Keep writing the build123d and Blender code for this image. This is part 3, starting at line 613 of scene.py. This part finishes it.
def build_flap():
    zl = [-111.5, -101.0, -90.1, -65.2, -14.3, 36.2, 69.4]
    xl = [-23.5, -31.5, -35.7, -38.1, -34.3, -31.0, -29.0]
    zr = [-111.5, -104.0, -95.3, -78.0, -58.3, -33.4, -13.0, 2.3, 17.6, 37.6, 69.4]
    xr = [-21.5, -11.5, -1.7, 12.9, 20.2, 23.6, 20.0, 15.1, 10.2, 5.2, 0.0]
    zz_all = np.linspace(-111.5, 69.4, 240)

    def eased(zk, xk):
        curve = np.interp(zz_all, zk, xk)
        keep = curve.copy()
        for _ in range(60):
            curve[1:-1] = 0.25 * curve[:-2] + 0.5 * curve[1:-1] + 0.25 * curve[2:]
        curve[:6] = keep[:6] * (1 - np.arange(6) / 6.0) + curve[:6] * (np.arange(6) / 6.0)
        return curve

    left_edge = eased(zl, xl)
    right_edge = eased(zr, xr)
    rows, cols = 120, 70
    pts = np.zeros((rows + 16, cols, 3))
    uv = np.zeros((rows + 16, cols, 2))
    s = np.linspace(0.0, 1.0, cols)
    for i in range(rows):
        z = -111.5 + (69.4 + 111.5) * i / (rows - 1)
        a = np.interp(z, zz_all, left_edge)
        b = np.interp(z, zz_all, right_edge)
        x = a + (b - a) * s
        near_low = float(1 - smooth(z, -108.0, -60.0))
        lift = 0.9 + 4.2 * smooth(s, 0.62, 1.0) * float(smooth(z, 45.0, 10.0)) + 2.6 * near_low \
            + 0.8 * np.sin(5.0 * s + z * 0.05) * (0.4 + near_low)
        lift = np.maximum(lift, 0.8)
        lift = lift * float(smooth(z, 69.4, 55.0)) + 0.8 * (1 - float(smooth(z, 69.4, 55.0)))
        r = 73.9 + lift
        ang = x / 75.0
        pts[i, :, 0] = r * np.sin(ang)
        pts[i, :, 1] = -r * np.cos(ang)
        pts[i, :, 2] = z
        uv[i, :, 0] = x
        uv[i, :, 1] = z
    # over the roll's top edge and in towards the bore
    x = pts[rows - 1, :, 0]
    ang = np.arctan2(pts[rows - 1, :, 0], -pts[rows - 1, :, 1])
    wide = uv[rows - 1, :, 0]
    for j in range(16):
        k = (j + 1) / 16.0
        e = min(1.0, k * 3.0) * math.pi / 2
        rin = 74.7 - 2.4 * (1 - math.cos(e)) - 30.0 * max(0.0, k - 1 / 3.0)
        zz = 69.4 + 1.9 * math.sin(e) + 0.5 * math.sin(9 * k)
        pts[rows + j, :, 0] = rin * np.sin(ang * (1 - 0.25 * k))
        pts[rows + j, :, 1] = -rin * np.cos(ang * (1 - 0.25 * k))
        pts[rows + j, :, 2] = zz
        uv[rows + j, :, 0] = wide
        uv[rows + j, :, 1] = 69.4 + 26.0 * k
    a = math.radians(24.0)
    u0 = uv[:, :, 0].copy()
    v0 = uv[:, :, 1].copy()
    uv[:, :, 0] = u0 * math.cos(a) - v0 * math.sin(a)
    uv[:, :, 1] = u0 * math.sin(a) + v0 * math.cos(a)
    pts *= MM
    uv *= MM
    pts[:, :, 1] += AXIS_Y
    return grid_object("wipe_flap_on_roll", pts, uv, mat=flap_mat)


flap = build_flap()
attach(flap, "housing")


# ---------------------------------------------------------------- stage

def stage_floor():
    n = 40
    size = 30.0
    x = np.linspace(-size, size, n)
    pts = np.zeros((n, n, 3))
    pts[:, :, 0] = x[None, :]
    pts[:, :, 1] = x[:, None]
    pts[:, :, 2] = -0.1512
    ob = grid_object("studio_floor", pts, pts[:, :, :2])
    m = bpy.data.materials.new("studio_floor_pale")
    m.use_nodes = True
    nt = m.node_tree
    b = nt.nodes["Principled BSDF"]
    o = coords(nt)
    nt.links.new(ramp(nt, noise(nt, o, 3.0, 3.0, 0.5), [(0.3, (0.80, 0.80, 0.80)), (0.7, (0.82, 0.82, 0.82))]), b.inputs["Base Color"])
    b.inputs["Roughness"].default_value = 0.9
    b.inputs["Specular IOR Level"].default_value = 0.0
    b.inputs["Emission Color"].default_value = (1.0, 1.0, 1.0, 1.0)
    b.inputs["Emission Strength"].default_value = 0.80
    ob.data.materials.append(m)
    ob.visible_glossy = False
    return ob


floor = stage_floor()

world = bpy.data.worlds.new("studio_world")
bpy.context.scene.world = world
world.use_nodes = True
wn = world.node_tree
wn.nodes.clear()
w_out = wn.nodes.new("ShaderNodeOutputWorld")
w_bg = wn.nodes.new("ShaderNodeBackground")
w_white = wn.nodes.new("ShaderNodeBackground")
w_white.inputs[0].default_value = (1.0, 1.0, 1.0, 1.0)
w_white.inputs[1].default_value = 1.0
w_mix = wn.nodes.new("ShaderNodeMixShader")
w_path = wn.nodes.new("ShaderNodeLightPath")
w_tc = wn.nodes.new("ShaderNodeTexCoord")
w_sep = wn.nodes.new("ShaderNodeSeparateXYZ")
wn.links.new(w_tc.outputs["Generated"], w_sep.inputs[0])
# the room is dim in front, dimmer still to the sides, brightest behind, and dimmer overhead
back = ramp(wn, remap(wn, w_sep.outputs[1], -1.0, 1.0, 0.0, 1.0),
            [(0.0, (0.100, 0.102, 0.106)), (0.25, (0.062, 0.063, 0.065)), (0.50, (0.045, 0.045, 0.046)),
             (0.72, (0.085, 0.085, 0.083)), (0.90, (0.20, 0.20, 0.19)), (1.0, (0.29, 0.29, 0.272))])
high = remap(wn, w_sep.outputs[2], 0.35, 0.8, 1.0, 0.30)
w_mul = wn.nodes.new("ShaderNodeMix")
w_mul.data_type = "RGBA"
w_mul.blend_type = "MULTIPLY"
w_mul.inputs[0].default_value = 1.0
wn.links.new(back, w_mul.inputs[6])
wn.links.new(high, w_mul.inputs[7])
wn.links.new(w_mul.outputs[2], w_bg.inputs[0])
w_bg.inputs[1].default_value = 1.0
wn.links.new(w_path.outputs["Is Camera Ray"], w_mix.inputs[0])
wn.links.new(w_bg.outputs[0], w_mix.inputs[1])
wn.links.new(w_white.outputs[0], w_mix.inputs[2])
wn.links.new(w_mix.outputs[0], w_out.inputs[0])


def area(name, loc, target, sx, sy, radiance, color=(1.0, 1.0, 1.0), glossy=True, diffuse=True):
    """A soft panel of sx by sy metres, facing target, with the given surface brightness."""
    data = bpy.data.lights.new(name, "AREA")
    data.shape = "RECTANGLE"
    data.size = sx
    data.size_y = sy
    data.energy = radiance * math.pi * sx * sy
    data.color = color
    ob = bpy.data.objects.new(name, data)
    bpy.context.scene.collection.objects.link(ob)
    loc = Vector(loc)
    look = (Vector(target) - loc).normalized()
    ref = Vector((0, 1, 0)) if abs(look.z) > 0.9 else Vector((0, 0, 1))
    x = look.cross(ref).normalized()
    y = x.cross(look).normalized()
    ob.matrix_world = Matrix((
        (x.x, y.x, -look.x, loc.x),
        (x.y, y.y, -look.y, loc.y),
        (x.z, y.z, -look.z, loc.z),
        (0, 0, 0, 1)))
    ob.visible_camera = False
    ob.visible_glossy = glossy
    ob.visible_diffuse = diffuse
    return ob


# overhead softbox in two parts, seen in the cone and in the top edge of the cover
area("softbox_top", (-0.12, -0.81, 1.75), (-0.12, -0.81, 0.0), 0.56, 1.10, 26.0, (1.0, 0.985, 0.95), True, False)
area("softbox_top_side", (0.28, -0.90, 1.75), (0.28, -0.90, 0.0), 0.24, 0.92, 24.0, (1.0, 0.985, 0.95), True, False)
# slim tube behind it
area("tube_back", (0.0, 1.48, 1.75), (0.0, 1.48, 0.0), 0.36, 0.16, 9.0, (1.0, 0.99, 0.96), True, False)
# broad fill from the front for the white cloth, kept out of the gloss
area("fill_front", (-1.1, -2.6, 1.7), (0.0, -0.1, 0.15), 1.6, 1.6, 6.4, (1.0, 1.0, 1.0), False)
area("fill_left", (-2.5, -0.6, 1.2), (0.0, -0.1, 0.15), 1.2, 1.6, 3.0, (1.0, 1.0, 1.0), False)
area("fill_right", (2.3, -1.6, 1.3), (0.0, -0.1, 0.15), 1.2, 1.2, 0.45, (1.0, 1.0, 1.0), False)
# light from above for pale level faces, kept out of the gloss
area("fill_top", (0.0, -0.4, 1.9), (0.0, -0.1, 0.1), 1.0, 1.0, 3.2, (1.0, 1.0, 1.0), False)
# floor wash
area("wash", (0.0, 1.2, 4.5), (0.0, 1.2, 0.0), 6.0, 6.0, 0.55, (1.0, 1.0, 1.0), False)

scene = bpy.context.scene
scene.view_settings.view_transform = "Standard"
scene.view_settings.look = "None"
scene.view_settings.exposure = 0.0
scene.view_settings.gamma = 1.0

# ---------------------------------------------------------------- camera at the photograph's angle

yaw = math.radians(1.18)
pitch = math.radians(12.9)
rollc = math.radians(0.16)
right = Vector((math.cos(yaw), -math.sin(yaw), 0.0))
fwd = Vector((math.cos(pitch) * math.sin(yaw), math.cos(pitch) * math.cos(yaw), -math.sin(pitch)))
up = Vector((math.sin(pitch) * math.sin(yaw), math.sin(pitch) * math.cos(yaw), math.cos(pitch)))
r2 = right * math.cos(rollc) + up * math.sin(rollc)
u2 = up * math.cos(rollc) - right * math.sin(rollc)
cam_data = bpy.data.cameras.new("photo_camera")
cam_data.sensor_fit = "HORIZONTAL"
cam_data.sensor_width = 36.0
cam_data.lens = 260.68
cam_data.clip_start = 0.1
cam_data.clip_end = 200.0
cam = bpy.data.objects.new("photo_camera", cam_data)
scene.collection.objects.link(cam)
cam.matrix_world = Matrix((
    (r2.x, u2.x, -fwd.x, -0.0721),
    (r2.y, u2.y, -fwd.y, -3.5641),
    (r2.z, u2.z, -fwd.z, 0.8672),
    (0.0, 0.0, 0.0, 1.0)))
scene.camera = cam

...

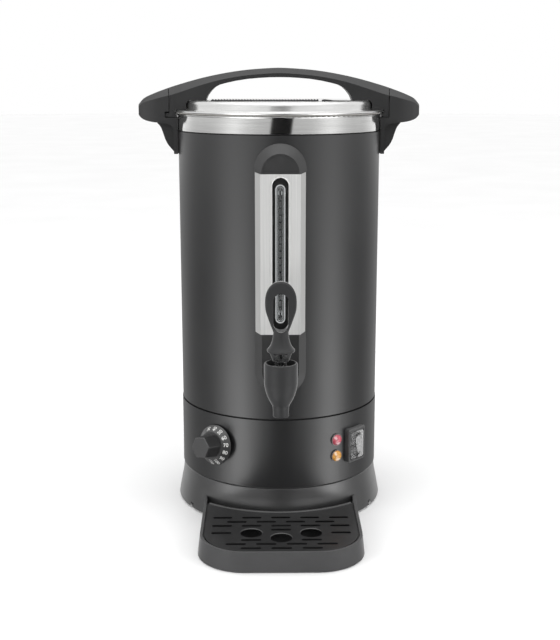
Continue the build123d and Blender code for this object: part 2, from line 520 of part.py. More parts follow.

▶ **TASK STATEMENT**:
Each line in the listing above that contains "from" should be copied.

▶ **EXERCISE SOLUTION**:
# broad fill from the front for the white cloth, kept out of the gloss
# light from above for pale level faces, kept out of the gloss
Continue the build123d and Blender code for this object: part 2, from line 520 of part.py. More parts follow.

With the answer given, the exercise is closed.